I also really like the Do-Deca-Pentathlon by Mark & Jay Duplass. It's funny and relatable but there’s a deep pathology going on between these two aging brothers who revive a childhood competition and compete in ten goofy made-up events.
CF: One of my favourite movies of all time is Andrea Arnold’s Fish Tank, about a young girl living on an English housing estate who wants to be a hip-hop dancer, not because she’s a prodigy but because she has no real guidance from the adults in her life, who don’t have her best interest in mind. It’s a social-realist masterpiece. Katie Jarvis, the lead, had never acted professionally before, which is in itself an incredible story of perseverance and confidence. A must-see.
CPFF: Lana, your film deals with a number of thorny issues around Canada's First Nations, including questions of social and economic marginalization, language, culture, and assimilation (this is, after all, an English spelling bee). How did you, your collaborators, and your subjects approach these sensitive issues in the development of the film?
LS: Bee Nation is about First Nations children and their families who work together to overcome fear and obstacles as they study for and eventually compete in their first Provincial level and National level spelling bees. Getting up on stage for the first time in front of an audience is a daunting task for anyone at any age, let alone learning 400 words and being tested on those words in front of peers and parents. It requires hard work, courage and persistence. As a mother of two myself, being a witness to the children’s progress and watching as the families supported their children under very pressure-filled circumstances was so inspiring. Making the film also gave me a chance to highlight some of the many issues First Nations people face today - the funding shortage for on-reserve education and both the importance and challenge of preserving First Nations tradition and culture. My hope is that Bee Nation inspires First Nations youth to pursue whatever path they choose in life and that all Canadians make sure this is possible. First Nations children deserve every opportunity that other children receive in Canada. There is a wonderful organization who Bee Nation has partnered with called Indspire. They are an Indigenous-led registered charity focused on investing in Indigenous education. Definitely worth checking out at www.indspire.ca.
CPFF: What was it like working with young subjects in your films?
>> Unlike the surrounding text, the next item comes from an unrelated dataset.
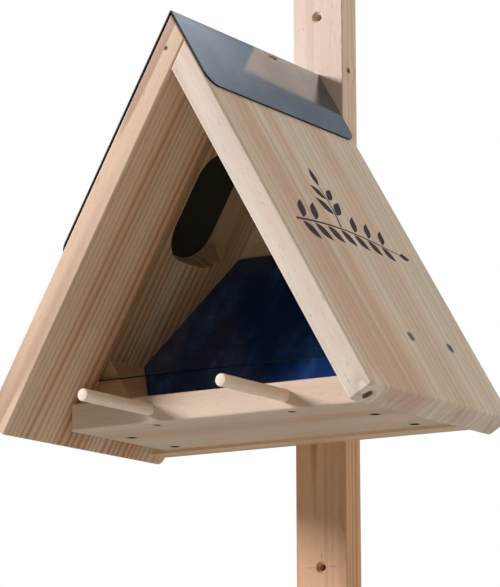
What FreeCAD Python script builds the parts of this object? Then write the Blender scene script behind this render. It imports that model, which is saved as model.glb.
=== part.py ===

CF: I’ve worked with a lot of young people in various ways and I really identify with them. Being young is being painfully self-conscious, but if you can show kids that you respect them and that you’re listening they will often open up in these wonderful ways, because they’re dying to share all the intense things going on inside their heads with someone. As adults we can dislike earnestness in ourselves because it makes us feel vulnerable, and I think that’s a shame.
AP: The young cast members [of Dear Scavengers] were fantastic to work with. We had a fun little rehearsal in the store before shooting where I let them roam around with [lead actor] Hrant to tap into the comedy & confusion of the scenario. I wanted them to explore the movement & the beats naturally, without cameras and the pressure of set. I think movement, mixed with dialogue, mixed with distraction, is important on screen. It makes things more alive!
I also asked the girls to go into a neighbouring appliance store, as an exercise, and browse around without telling the owner what they were doing. Even though they're open to the public, there’s always a shade of tension in little shops. You're on the store keeper’s territory. There are layers to the scene between Hrant & [main character] Helen. I remember Helen quite sincerely searching to play with age & social position the way that she does.
LS: I loved working with all the families in Bee Nation. From 8-year-olds to teenagers and all the parents, it gave me a unique insight into family life on the reserve and I feel so fortunate to have had that time with them. Sometimes the kids were a bit shy on camera and other times not. It just depended on what we were doing at the time. It’s not easy to be in front of a camera, I feel shy too! Mostly, I learned about and saw firsthand what it’s like to be a kid on a reserve today - and for many of them it’s not easy. Still, despite their circumstances the kids and their parents seized this learning opportunity and pushed hard to do their best.
CPFF: Did you have any personal experience with scavenger hunts, Rubik's cubes, and spelling bees to draw on while making your film, or was the subject matter new to you?
AP: I have warm memories of scavenger hunts, but nothing specific. I remember asking questions of strangers or local people who you don’t normally cross paths with (or rather whose path you cross all the time without noticing). I think the point is that scavenger hunts can get you to see a bigger picture of your community, which is worthwhile for people both young and old.
CF: Interestingly, the cube’s creator, Erno Rubik, didn’t imagine people using mental libraries of algorithms to solve the cube quickly, he just stumbled through the puzzle fresh every time. It’s a weird bit of lore in the world of speedcubing that the guy who invented the thing isn’t very good at it. I remember the Rubik’s Cube craze from when I was a kid, but mostly my friends used to peel the stickers off and rearrange them to make it look like they had solved all the sides. I’m generally fascinated by fringe cultures, so competitive cubing was somewhere on the edge of my awareness long before I started the film, but I had no idea about blindfold solving or just how much established methodology there was.
LS: I took a lot of spelling tests as a kid in elementary school (which oddly I remember fondly) and I remember being rather fastidious about my spelling. But no, I never had any personal experience with spelling bees. I will say though, that you would think watching a 6-hour spelling bee wouldn’t be all that interesting but in fact, it is so exciting to watch kids on stage who have worked so hard to get there. When the kids I was filming went up to the mic to spell their words, it was so nerve-wracking for me that many times I forgot about the filming altogether! Spelling bees are an incredibly exciting way to watch children literally grow in front of your eyes.
The Cuber and Dear Scavengers screen alongside feature film Bee Nation at Christie Pits Film Festival on July 30th, 2017.